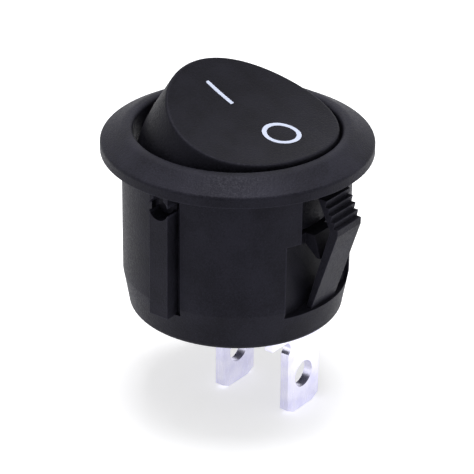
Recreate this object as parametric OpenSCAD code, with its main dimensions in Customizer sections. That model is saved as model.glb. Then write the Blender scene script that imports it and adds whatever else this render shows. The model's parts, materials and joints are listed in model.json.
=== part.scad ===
// Round snap-in panel rocker switch, single pole, on-off, with two tab terminals.
// Millimetres. The origin is the centre of the flange's underside, which is the panel face.
// +Z points out of the panel, along the body. The rocker turns about X and tips along Y:
// its O end is at -Y and its I end at +Y. The rocker is modelled with the O end pressed.

/* [Flange] */
// Diameter of the flange in front of the panel
flange_d = 23; // [21.5:0.5:26]
// Height of the flange above the panel
flange_h = 2; // [1.6:0.1:2.6]
// Height of the flange's upright rim
rim_h = 1; // [0.6:0.05:1.1]
// Radius of the rim's top edge
rim_r = 0.3; // [0.1:0.05:0.5]
// Radius of the crown between the rim's slope and the flat land
crown_r = 1.2; // [0.8:0.1:1.4]
// Width of the flat land around the opening
land_w = 0.1; // [0.05:0.05:0.3]
// Diameter of the opening that the rocker stands in
opening_d = 17.5; // [16.8:0.1:18]
// Radius of the opening's top edge
lip_r = 0.35; // [0.2:0.05:0.5]

/* [Body] */
// Diameter of the body behind the panel
body_d = 19.4; // [18.9:0.1:20]
// Depth of the body behind the panel
body_depth = 14.4; // [13.8:0.1:18]
// Thickness of the floor that the terminals pass through
floor_t = 1.2; // [0.8:0.1:1.4]
// Height of the tapered foot of the body
foot_h = 3.4; // [1.5:0.1:4]
// How far the foot tapers in on each side
foot_taper = 0.55; // [0.1:0.05:0.6]
// Radius of the body's bottom edge
foot_edge_r = 0.6; // [0.2:0.1:0.8]
// Thickness of the walls behind the pockets
inner_wall = 0.65; // [0.5:0.05:0.8]

/* [Side ribs] */
// Distance across the outer faces of the two ribs
rib_across = 21.1; // [20.6:0.1:22]
// Width of a rib
rib_w = 1.9; // [1.6:0.1:3]
// Depth of the ribs behind the panel
rib_depth = 11.6; // [8:0.1:12]
// Width of the groove on each side of a rib
groove_w = 0.5; // [0.3:0.05:0.7]
// Depth of these grooves in the body's side
groove_cut = 0.6; // [0.3:0.05:0.6]
// Width of the slot that cores a pivot hole out upwards
keyhole_w = 1; // [0.6:0.1:1.4]

/* [Pockets] */
// Width of the window above the sill of a pocket
window_w = 6.4; // [5.4:0.1:7]
// Width of the pocket below its sill
pocket_w = 8.9; // [8:0.1:9.4]
// Depth of the sill behind the panel
sill_depth = 4.9; // [4.8:0.1:5.6]
// Depth of the pocket's floor behind the panel
pocket_depth = 11.6; // [10.5:0.1:12]
// Distance from the axis to the back of a pocket
pocket_back = 8.15; // [8.1:0.05:8.3]

/* [Snap wings] */
// Width of a wing
wing_w = 3.3; // [2.4:0.1:4]
// Distance from the axis to a wing's widest point
wing_reach = 11.6; // [11:0.02:11.8]
// Depth of the widest point behind the panel
wing_peak_depth = 3.5; // [3:0.1:4.2]
// Height of the upright land below the widest point
wing_land = 0.6; // [0.2:0.1:1]
// How far a wing's outer face stands inside the body's side at the pocket floor
wing_inset = 0.55; // [0.45:0.05:0.65]
// Thickness of a wing at its root
wing_root_t = 0.52; // [0.4:0.02:0.56]
// Thickness of a wing at its widest point
wing_peak_t = 0.76; // [0.6:0.02:1]
// Distance from the axis to a wing's toothed end
wing_tip = 10.43; // [10.1:0.01:10.6]
// Thickness of a wing at its toothed end
wing_tip_t = 0.85; // [0.6:0.05:1]
// Depth of the toothed end behind the panel
wing_tip_depth = 1.2; // [0.8:0.1:1.6]
// Number of steps that catch the panel's edge
teeth = 4; // [3:1:6]
// How far each step is undercut
tooth_undercut = 0.12; // [0:0.02:0.2]
// Width of the tongue that stops a wing from being pushed in too far
stop_w = 2.6; // [2:0.1:3.2]
// Thickness of that tongue at its lower end
stop_t = 0.35; // [0.3:0.05:0.6]
// How far the tongue stands out at the sill
stop_out = 0.9; // [0.4:0.05:1]
// Distance from the axis to the tongue's lower end
stop_reach = 9.7; // [9.4:0.1:9.8]
// Depth of the tongue's lower end behind the panel
stop_depth = 6.9; // [6.4:0.1:7.2]

/* [Rocker] */
// Angle that the rocker tilts to each side
tilt = 16; // [10:1:16]
// Depth of the pivot axis behind the panel
pivot_depth = 1.7; // [1.6:0.05:2]
// Gap between the rocker's skirt and the opening
rocker_gap = 0.15; // [0.12:0.01:0.4]
// Height of the rocker's face above the pivot at its middle
face_h = 5; // [4.6:0.1:5.6]
// Radius of the hollow of the rocker's face
face_r = 22; // [18:0.1:40]
// Thickness of the rocker's shell
shell_t = 1.1; // [0.8:0.1:1.4]
// How far the skirt reaches below the pivot
skirt_drop = 0.6; // [0.3:0.1:0.7]
// Diameter of the trunnions that the rocker turns on
trunnion_d = 1.9; // [1.5:0.1:2.1]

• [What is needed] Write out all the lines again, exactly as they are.

• [Written response]
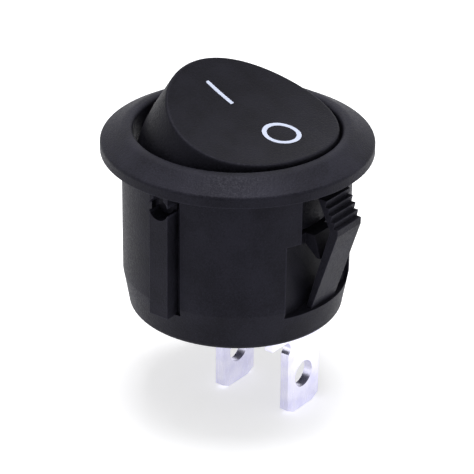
Recreate this object as parametric OpenSCAD code, with its main dimensions in Customizer sections. That model is saved as model.glb. Then write the Blender scene script that imports it and adds whatever else this render shows. The model's parts, materials and joints are listed in model.json.
=== part.scad ===
// Round snap-in panel rocker switch, single pole, on-off, with two tab terminals.
// Millimetres. The origin is the centre of the flange's underside, which is the panel face.
// +Z points out of the panel, along the body. The rocker turns about X and tips along Y:
// its O end is at -Y and its I end at +Y. The rocker is modelled with the O end pressed.

/* [Flange] */
// Diameter of the flange in front of the panel
flange_d = 23; // [21.5:0.5:26]
// Height of the flange above the panel
flange_h = 2; // [1.6:0.1:2.6]
// Height of the flange's upright rim
rim_h = 1; // [0.6:0.05:1.1]
// Radius of the rim's top edge
rim_r = 0.3; // [0.1:0.05:0.5]
// Radius of the crown between the rim's slope and the flat land
crown_r = 1.2; // [0.8:0.1:1.4]
// Width of the flat land around the opening
land_w = 0.1; // [0.05:0.05:0.3]
// Diameter of the opening that the rocker stands in
opening_d = 17.5; // [16.8:0.1:18]
// Radius of the opening's top edge
lip_r = 0.35; // [0.2:0.05:0.5]

/* [Body] */
// Diameter of the body behind the panel
body_d = 19.4; // [18.9:0.1:20]
// Depth of the body behind the panel
body_depth = 14.4; // [13.8:0.1:18]
// Thickness of the floor that the terminals pass through
floor_t = 1.2; // [0.8:0.1:1.4]
// Height of the tapered foot of the body
foot_h = 3.4; // [1.5:0.1:4]
// How far the foot tapers in on each side
foot_taper = 0.55; // [0.1:0.05:0.6]
// Radius of the body's bottom edge
foot_edge_r = 0.6; // [0.2:0.1:0.8]
// Thickness of the walls behind the pockets
inner_wall = 0.65; // [0.5:0.05:0.8]

/* [Side ribs] */
// Distance across the outer faces of the two ribs
rib_across = 21.1; // [20.6:0.1:22]
// Width of a rib
rib_w = 1.9; // [1.6:0.1:3]
// Depth of the ribs behind the panel
rib_depth = 11.6; // [8:0.1:12]
// Width of the groove on each side of a rib
groove_w = 0.5; // [0.3:0.05:0.7]
// Depth of these grooves in the body's side
groove_cut = 0.6; // [0.3:0.05:0.6]
// Width of the slot that cores a pivot hole out upwards
keyhole_w = 1; // [0.6:0.1:1.4]

/* [Pockets] */
// Width of the window above the sill of a pocket
window_w = 6.4; // [5.4:0.1:7]
// Width of the pocket below its sill
pocket_w = 8.9; // [8:0.1:9.4]
// Depth of the sill behind the panel
sill_depth = 4.9; // [4.8:0.1:5.6]
// Depth of the pocket's floor behind the panel
pocket_depth = 11.6; // [10.5:0.1:12]
// Distance from the axis to the back of a pocket
pocket_back = 8.15; // [8.1:0.05:8.3]

/* [Snap wings] */
// Width of a wing
wing_w = 3.3; // [2.4:0.1:4]
// Distance from the axis to a wing's widest point
wing_reach = 11.6; // [11:0.02:11.8]
// Depth of the widest point behind the panel
wing_peak_depth = 3.5; // [3:0.1:4.2]
// Height of the upright land below the widest point
wing_land = 0.6; // [0.2:0.1:1]
// How far a wing's outer face stands inside the body's side at the pocket floor
wing_inset = 0.55; // [0.45:0.05:0.65]
// Thickness of a wing at its root
wing_root_t = 0.52; // [0.4:0.02:0.56]
// Thickness of a wing at its widest point
wing_peak_t = 0.76; // [0.6:0.02:1]
// Distance from the axis to a wing's toothed end
wing_tip = 10.43; // [10.1:0.01:10.6]
// Thickness of a wing at its toothed end
wing_tip_t = 0.85; // [0.6:0.05:1]
// Depth of the toothed end behind the panel
wing_tip_depth = 1.2; // [0.8:0.1:1.6]
// Number of steps that catch the panel's edge
teeth = 4; // [3:1:6]
// How far each step is undercut
tooth_undercut = 0.12; // [0:0.02:0.2]
// Width of the tongue that stops a wing from being pushed in too far
stop_w = 2.6; // [2:0.1:3.2]
// Thickness of that tongue at its lower end
stop_t = 0.35; // [0.3:0.05:0.6]
// How far the tongue stands out at the sill
stop_out = 0.9; // [0.4:0.05:1]
// Distance from the axis to the tongue's lower end
stop_reach = 9.7; // [9.4:0.1:9.8]
// Depth of the tongue's lower end behind the panel
stop_depth = 6.9; // [6.4:0.1:7.2]

/* [Rocker] */
// Angle that the rocker tilts to each side
tilt = 16; // [10:1:16]
// Depth of the pivot axis behind the panel
pivot_depth = 1.7; // [1.6:0.05:2]
// Gap between the rocker's skirt and the opening
rocker_gap = 0.15; // [0.12:0.01:0.4]
// Height of the rocker's face above the pivot at its middle
face_h = 5; // [4.6:0.1:5.6]
// Radius of the hollow of the rocker's face
face_r = 22; // [18:0.1:40]
// Thickness of the rocker's shell
shell_t = 1.1; // [0.8:0.1:1.4]
// How far the skirt reaches below the pivot
skirt_drop = 0.6; // [0.3:0.1:0.7]
// Diameter of the trunnions that the rocker turns on
trunnion_d = 1.9; // [1.5:0.1:2.1]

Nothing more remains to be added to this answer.